# Tyler's Shaved Pics



## Tyler's Sis

Just in case you haven't seen the pics in the Shaved topic, here he his, shaved.


----------



## miko's mommy

Wow, he is really shaved!! Who is Raiden?


----------



## Tyler's Sis

Yup, we're getting a new carolina dog named Raiden. He isn't born yet though, and we don't know exactly _which_ dog it'll be.


----------



## AJ

Awww, but he is still aodrable!!!


----------



## MalteseJane

aww.. poor baby. But it will grow back.


----------



## sherylmint

Nice cut for the summer. He looks cool.


----------



## ButterCloudandNoriko

Awwww. I bet Tyler likes it! He's definitely ready for the summer heat.


----------



## puppylucy

he is definitely shaved..

how big is he now?


----------



## Scoobydoo

Awwwwwwwwwww Tyler looks so cute, and real cool for the summer too


----------



## Matilda's mommy




----------



## SNOWY

He really is ready for the summer. Snowy got a similar experience but it was winter,







and mostly it was my fault,







I gave him a bath and he got soo tangle that when I take him to the groomers she did not have any option, since then I got prohibid to bath him, so he goes to the groomers twice a month now.









It will grow back and he will be most that ready for the winter you'll see.

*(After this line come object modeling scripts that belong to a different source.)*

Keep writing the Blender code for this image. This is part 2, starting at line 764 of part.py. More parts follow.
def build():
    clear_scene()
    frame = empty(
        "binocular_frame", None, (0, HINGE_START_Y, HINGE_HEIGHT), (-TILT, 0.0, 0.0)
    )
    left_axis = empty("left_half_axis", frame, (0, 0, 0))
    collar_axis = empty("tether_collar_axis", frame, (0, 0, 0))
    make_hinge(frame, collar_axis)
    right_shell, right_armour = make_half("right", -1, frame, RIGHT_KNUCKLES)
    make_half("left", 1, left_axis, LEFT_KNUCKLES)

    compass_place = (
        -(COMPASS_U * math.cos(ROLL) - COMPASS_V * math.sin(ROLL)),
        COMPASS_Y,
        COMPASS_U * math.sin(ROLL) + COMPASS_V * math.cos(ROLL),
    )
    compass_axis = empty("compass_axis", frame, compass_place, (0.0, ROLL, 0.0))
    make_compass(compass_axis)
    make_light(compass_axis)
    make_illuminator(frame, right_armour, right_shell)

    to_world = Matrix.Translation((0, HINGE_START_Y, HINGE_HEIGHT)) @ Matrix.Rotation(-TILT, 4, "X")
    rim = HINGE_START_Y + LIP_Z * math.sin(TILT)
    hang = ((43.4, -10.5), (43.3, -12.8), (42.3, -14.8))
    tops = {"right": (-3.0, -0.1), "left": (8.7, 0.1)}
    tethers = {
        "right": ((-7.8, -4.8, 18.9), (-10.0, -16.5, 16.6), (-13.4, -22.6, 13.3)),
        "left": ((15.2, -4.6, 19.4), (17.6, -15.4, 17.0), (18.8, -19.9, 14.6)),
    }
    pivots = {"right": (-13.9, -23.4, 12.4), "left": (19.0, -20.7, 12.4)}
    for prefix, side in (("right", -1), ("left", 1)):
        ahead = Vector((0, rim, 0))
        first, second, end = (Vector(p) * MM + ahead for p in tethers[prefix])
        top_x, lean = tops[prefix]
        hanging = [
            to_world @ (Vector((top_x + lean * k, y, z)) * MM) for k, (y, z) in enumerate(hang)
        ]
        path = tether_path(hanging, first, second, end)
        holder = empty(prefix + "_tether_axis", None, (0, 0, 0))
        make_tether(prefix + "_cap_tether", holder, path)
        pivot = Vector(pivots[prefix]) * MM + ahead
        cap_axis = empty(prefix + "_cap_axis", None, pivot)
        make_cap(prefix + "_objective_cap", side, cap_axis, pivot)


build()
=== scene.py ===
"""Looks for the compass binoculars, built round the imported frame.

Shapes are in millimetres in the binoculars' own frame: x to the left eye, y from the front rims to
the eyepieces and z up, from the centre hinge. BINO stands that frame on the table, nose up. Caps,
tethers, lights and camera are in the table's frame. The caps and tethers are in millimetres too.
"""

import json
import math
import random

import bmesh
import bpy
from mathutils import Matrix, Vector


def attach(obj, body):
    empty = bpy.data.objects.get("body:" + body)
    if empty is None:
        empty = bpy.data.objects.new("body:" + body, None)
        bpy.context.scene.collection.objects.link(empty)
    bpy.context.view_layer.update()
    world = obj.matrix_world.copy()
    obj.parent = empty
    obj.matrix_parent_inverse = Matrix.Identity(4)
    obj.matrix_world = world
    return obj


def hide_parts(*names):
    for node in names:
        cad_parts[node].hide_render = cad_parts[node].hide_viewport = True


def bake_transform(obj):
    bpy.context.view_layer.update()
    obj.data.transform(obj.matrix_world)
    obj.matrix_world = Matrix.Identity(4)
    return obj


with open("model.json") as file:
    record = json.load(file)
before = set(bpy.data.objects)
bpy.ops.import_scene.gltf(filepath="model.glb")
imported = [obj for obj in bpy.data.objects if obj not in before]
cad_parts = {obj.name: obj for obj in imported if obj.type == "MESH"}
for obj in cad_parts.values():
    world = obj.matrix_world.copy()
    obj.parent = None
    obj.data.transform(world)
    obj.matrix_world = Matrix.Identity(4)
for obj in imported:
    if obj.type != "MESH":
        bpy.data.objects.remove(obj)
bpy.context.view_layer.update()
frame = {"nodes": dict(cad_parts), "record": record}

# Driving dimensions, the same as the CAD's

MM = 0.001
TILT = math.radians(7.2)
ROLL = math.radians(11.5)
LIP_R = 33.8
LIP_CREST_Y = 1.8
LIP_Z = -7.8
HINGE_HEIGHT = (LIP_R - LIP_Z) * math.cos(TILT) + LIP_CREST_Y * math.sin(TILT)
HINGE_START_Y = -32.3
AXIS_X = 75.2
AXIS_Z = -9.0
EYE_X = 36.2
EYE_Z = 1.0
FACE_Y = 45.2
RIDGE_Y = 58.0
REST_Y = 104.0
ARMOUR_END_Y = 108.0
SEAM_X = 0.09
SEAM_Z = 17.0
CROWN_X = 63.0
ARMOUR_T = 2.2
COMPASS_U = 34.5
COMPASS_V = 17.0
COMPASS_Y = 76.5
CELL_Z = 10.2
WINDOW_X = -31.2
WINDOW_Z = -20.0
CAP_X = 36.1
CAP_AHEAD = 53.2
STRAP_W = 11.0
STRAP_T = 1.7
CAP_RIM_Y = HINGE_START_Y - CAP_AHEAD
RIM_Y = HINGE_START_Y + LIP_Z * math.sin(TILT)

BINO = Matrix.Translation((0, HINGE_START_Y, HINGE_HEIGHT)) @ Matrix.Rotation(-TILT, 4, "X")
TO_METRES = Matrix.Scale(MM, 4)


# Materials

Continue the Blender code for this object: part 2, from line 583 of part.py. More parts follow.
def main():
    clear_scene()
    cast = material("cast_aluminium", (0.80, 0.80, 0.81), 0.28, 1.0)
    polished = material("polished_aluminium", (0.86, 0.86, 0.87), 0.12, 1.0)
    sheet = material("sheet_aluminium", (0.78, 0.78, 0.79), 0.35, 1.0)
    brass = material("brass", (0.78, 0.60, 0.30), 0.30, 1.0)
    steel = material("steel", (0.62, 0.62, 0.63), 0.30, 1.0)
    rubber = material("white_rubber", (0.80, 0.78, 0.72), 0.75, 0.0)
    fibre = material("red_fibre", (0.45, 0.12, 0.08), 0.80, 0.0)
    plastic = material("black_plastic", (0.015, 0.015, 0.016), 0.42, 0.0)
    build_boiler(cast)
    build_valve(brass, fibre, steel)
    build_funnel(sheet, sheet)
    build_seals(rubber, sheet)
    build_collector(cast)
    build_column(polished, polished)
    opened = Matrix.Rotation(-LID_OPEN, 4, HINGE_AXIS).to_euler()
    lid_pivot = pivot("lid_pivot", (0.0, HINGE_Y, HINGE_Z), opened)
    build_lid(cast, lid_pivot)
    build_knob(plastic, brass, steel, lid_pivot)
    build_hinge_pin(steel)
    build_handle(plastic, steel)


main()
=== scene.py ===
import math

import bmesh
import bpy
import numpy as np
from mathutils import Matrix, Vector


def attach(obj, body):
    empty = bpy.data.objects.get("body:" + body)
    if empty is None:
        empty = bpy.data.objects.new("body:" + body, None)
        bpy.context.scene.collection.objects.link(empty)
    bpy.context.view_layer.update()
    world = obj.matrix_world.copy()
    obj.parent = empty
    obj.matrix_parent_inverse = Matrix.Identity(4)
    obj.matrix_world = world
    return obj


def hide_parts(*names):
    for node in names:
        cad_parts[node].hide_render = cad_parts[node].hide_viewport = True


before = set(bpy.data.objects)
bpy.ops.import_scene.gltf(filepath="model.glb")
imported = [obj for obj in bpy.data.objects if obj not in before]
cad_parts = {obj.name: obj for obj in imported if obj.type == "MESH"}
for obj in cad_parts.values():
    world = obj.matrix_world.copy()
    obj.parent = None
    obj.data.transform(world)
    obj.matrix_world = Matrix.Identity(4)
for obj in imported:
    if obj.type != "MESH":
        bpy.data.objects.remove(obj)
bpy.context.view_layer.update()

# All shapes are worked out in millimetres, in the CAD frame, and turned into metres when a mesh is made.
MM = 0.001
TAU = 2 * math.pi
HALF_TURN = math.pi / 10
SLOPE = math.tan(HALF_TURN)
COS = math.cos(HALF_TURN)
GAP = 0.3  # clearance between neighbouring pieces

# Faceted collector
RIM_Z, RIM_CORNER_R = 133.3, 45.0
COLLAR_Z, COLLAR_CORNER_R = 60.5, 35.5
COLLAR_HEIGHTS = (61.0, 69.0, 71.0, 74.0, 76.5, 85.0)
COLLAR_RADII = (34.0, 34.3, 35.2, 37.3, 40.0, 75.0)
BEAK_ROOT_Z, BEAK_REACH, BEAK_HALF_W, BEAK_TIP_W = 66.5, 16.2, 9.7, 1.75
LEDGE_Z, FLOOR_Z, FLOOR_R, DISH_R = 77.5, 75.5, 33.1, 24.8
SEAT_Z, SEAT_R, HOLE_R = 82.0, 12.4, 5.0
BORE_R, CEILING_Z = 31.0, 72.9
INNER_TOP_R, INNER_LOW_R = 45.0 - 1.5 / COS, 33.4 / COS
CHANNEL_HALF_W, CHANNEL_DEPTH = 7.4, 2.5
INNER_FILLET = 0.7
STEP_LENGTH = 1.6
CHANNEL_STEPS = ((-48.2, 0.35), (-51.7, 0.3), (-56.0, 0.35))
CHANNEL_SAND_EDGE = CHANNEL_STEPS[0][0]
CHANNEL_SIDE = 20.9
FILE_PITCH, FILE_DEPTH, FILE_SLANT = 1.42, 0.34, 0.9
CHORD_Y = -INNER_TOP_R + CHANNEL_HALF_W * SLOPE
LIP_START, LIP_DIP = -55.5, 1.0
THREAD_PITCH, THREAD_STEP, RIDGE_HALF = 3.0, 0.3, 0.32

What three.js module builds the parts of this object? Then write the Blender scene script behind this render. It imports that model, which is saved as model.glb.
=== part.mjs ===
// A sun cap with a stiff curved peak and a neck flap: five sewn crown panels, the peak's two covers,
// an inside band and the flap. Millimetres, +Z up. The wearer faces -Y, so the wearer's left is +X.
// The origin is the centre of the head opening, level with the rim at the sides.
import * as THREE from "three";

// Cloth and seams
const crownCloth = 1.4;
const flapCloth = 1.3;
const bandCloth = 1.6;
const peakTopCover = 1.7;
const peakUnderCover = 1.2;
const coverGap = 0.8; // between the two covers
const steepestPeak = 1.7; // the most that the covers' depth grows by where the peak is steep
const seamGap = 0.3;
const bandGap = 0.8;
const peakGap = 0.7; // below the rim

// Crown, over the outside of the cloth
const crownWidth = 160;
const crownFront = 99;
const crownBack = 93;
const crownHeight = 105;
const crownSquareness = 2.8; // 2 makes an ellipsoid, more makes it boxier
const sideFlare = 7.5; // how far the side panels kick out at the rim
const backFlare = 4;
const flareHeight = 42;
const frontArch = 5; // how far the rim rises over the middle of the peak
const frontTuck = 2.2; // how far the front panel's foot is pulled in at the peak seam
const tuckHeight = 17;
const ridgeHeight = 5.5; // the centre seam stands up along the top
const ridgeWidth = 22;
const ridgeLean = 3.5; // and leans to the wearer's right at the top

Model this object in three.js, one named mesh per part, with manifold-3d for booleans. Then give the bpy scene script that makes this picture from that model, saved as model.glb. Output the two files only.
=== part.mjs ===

Maltese looks beautiful no matter what.


----------



## Lilly521

Isnt he just the cutest littlest guy in that cut!


----------



## Laceys mom

Been there. Happened to Lacey twice so far. Thank goodness hair does grow. Have to admit it was a breeze to groom her for a couple of months.


----------



## sheila2182

He is still a cutie! They always look so puppy like when they are cut short!


----------



## RexsMom

They shaved his body and head! Wow! It's been almost a month for Rex since he had all done but his head and tail and it has already grown so fast, about 3/4 of an inch long. I'll bet Tyler feels better, Rex sure did, with all that hair they tend to get so hot!


----------



## saltymalty

He looks like one lean, mean, licking machine! Poor thing...I hope it grows back quickly. Does he have any shirts to keep him warm in the a/c?

edited to say: I don't think he looks mean at all. Just sweet and a bit like a white Chinese crested.


----------



## puppylucy

oh gosh, he does look like a little chinese crested.. haha.


----------